:: Dataset records ::
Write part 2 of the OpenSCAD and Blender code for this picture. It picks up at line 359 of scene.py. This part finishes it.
==
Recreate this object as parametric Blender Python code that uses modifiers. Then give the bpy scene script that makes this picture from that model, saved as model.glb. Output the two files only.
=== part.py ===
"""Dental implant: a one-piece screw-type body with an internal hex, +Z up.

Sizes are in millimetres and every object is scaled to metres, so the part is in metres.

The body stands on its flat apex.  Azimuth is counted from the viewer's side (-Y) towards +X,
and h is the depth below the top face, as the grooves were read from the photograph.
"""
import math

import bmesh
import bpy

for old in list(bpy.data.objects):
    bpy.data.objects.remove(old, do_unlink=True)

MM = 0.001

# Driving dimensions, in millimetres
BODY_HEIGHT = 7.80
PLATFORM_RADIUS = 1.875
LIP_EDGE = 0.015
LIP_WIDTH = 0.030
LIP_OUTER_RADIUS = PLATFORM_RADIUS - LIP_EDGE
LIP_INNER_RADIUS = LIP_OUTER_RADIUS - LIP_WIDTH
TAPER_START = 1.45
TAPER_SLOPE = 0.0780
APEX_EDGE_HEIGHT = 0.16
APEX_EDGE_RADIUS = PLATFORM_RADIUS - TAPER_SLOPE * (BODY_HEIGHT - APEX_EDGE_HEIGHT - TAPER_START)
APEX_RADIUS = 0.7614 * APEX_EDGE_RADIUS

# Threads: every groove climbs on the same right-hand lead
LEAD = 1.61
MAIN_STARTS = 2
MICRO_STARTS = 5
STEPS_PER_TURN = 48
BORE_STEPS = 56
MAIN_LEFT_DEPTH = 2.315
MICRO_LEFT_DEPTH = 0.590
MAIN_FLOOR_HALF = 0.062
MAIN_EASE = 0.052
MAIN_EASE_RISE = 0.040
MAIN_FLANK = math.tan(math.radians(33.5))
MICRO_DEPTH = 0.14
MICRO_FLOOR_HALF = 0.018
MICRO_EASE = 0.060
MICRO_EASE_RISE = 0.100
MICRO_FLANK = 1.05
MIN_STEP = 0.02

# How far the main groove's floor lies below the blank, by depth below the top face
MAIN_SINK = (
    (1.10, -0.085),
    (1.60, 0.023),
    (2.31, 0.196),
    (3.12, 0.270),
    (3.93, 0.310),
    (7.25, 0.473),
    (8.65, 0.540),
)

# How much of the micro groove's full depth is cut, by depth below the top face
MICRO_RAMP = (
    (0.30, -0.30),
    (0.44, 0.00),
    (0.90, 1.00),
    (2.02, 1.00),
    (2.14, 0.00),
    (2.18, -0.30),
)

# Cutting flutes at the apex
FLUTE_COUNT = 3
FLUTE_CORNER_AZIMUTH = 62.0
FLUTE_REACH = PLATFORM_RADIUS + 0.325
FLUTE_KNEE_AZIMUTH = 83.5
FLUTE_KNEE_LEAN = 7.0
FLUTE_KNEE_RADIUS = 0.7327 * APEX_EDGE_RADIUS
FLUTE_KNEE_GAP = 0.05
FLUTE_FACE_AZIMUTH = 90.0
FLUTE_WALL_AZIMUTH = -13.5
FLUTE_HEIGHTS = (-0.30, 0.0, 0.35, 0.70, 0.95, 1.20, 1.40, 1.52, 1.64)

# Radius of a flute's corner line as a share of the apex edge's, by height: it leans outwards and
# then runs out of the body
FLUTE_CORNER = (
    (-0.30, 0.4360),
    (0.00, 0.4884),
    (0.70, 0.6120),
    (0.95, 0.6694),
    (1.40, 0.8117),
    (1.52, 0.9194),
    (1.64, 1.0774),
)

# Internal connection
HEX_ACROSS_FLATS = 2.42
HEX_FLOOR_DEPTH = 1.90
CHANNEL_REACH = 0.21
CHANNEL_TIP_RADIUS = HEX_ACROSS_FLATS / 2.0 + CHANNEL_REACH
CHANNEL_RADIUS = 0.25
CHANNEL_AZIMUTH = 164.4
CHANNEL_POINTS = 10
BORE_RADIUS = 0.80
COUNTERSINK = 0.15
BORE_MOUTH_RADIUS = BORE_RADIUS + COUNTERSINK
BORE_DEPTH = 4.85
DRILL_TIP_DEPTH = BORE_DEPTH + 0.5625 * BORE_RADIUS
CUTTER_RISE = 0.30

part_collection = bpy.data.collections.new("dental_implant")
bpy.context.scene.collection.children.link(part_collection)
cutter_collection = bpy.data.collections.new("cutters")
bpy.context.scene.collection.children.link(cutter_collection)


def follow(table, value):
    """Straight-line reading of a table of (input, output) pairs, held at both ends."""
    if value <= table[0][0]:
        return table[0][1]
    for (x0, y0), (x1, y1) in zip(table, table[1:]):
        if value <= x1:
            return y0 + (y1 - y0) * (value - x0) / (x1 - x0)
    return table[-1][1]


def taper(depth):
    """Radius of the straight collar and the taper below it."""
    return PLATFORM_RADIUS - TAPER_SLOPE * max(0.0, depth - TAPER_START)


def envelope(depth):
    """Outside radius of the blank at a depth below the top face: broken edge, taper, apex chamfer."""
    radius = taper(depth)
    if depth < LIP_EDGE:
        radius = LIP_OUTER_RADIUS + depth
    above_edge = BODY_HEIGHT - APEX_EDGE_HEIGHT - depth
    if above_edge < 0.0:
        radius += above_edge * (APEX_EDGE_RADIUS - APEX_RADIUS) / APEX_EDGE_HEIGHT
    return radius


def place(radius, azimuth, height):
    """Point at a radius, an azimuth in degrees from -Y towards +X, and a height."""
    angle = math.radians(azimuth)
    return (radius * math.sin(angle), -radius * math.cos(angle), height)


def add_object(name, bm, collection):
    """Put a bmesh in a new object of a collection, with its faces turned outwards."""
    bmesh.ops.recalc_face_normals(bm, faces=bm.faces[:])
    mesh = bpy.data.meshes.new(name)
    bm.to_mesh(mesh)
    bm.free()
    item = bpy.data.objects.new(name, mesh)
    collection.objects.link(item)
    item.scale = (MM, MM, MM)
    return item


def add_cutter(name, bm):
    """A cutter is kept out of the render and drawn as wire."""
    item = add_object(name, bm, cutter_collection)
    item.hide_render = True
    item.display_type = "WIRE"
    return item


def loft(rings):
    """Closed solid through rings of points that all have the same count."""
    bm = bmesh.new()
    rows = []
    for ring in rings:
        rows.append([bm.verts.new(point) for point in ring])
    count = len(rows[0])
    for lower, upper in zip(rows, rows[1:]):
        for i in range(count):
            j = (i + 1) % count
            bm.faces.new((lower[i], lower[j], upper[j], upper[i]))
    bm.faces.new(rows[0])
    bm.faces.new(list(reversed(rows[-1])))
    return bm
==
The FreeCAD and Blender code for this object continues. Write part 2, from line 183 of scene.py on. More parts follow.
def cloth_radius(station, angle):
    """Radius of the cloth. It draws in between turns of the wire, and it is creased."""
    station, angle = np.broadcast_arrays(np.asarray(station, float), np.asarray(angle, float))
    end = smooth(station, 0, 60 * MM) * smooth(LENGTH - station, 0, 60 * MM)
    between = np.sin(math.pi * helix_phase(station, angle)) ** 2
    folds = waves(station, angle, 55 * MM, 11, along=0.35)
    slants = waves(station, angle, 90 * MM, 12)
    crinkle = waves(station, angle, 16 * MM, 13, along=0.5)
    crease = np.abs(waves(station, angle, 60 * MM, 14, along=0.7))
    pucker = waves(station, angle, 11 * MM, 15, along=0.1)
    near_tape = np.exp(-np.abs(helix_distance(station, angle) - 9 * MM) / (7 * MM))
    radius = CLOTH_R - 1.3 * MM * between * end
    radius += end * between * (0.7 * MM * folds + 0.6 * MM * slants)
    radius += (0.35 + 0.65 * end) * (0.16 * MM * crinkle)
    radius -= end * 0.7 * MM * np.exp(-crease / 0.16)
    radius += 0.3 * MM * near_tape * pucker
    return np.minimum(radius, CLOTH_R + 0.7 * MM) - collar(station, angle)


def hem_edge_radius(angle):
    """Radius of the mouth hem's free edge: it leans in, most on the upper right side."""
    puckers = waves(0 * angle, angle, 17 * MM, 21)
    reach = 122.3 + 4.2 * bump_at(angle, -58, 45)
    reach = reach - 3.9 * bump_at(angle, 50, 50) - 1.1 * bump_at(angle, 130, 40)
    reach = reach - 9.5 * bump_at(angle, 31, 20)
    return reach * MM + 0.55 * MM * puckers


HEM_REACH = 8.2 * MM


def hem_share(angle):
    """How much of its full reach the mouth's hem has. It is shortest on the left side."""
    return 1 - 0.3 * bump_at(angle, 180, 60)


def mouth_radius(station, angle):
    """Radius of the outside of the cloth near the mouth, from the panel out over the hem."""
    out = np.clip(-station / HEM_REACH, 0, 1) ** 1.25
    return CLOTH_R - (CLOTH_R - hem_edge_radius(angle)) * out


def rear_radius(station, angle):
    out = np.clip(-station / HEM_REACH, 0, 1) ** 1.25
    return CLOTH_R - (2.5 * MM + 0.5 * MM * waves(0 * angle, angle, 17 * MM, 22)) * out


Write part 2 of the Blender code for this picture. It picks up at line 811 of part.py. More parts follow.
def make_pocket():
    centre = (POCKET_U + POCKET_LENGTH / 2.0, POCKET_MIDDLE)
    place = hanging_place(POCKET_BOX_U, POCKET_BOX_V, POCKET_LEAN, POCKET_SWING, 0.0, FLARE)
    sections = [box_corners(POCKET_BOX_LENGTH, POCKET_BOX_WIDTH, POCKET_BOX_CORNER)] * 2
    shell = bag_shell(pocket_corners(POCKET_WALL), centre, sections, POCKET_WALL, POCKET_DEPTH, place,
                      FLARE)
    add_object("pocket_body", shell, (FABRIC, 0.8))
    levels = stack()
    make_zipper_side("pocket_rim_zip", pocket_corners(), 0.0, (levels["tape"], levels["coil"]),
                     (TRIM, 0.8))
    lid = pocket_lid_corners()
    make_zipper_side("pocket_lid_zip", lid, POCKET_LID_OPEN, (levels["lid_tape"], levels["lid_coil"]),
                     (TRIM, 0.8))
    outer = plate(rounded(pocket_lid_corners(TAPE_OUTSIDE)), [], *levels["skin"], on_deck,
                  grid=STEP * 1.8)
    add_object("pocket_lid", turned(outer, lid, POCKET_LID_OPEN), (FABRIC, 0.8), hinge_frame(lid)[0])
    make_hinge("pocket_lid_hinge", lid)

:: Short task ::
Of the lines above, copy each that contains "follow".

:: Answer ::
def follow(table, value):
The FreeCAD and Blender code for this object continues. Write part 2, from line 183 of scene.py on. More parts follow.
Write part 2 of the Blender code for this picture. It picks up at line 811 of part.py. More parts follow.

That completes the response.